Phones immediately began ringing in the Downtown office of attorney Kelli L. Sager, who specializes in media law and has successfully represented the press before Judge Ito in the past. Possessed of a strong, logical mind and a clear delivery, Sager also has a warm personality, permitting her to get through to a judge who doesn’t think much of her clients.
Sager knew there was trouble even before the calls arrived. Dressed in casual clothes, she’d been in her office working on another case when she flipped on the television set, just in time to see “Simpson Unplugged.”
She changed into a dark blue suit and drove the now-familiar path to the Criminal Courts Building 10 minutes away.

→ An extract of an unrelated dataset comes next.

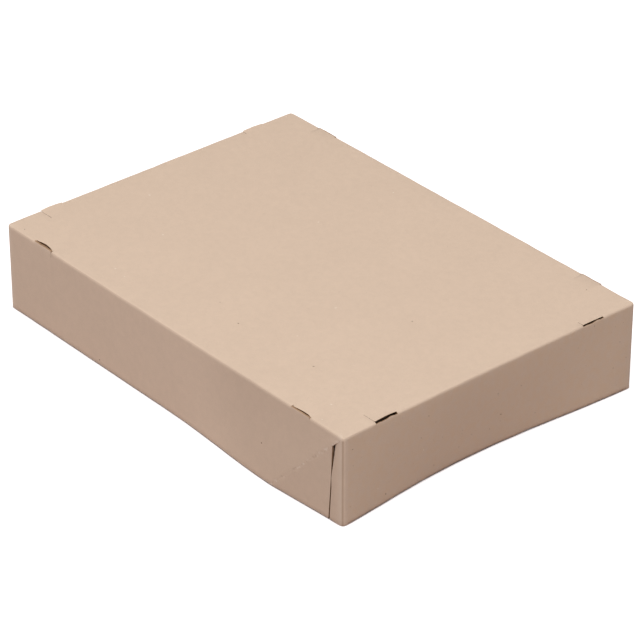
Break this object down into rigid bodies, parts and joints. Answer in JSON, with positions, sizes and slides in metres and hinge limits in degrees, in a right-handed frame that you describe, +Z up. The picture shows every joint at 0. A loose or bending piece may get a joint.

Walking quickly, without a smile, she headed to the television pool office, where a tape of the incident was waiting for her.
She then received word that Ito had recessed court and wanted to see her. In his chambers, Ito and Sager watched the tape. “You could see there was writing of some kind, but you couldn’t make it out,” she said later.
Sager made two points to Ito: The cameraman didn’t intend to show the note. And “it would be a real disservice to the public to turn the cameras off at this point.”
Ito agreed. The cameras in the courtroom, he said, performed a public service.
So, after fining the television pool $1,500, Ito relented but ordered that Simpson be taped only above the shoulders.
Once again, Ito has made it clear that he considers himself the producer and director of the greatest TV show on Earth. And he’s as mercurial and temperamental as anything Hollywood has to offer.
For all the personnel and technology, all the fiber-optics, cables, computers, phones, satellite dishes, portable studios and Porta Pottis, the world’s reporters and media moguls know that their link to the trial is a most uncertain connection.